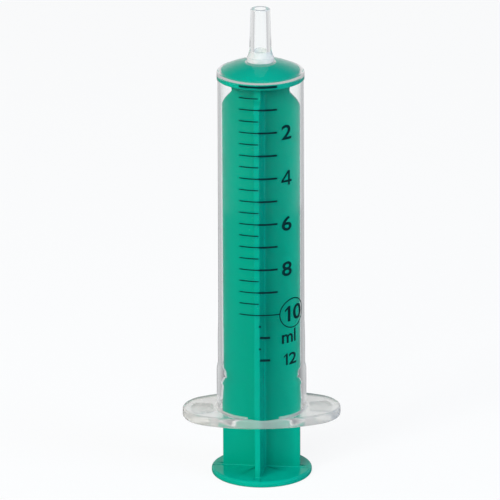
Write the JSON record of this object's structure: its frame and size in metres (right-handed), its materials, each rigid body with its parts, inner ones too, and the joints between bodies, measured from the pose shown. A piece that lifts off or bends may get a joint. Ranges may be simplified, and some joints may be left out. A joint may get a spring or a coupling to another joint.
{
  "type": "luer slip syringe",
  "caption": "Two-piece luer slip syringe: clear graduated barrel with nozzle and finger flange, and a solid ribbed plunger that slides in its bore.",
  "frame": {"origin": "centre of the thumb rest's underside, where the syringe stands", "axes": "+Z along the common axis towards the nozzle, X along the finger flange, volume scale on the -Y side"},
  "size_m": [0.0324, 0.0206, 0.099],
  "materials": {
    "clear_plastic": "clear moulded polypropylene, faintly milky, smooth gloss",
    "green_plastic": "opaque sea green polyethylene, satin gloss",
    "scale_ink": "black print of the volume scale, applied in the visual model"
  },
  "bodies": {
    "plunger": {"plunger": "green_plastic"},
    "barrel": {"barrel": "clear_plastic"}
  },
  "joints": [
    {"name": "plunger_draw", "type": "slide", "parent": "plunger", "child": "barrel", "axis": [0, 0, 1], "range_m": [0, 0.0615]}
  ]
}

* * *

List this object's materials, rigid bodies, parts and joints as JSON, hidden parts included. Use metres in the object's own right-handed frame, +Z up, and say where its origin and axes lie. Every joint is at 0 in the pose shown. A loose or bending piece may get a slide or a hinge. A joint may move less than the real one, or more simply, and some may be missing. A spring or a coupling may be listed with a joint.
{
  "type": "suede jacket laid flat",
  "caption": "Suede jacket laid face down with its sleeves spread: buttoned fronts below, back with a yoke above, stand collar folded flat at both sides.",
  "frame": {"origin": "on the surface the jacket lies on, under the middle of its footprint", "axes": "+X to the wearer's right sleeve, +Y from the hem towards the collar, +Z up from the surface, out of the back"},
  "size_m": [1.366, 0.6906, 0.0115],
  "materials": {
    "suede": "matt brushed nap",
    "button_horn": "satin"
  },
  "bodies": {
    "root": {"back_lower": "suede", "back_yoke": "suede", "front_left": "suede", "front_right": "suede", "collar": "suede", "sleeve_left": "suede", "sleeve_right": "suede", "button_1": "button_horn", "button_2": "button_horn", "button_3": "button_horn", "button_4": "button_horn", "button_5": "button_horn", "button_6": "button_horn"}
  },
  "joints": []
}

* * *

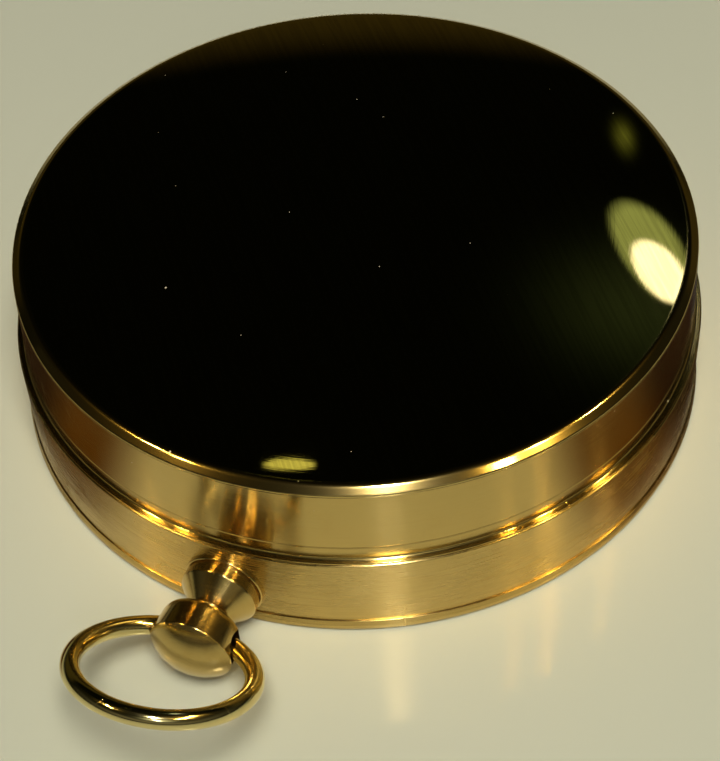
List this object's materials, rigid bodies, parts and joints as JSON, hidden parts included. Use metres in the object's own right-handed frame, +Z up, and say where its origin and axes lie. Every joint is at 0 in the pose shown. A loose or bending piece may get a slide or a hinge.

▶ **Stated task**:
Report how many lines of the listing hold the word "frame", with nothing but the number.

▶ **Output of the task**:
5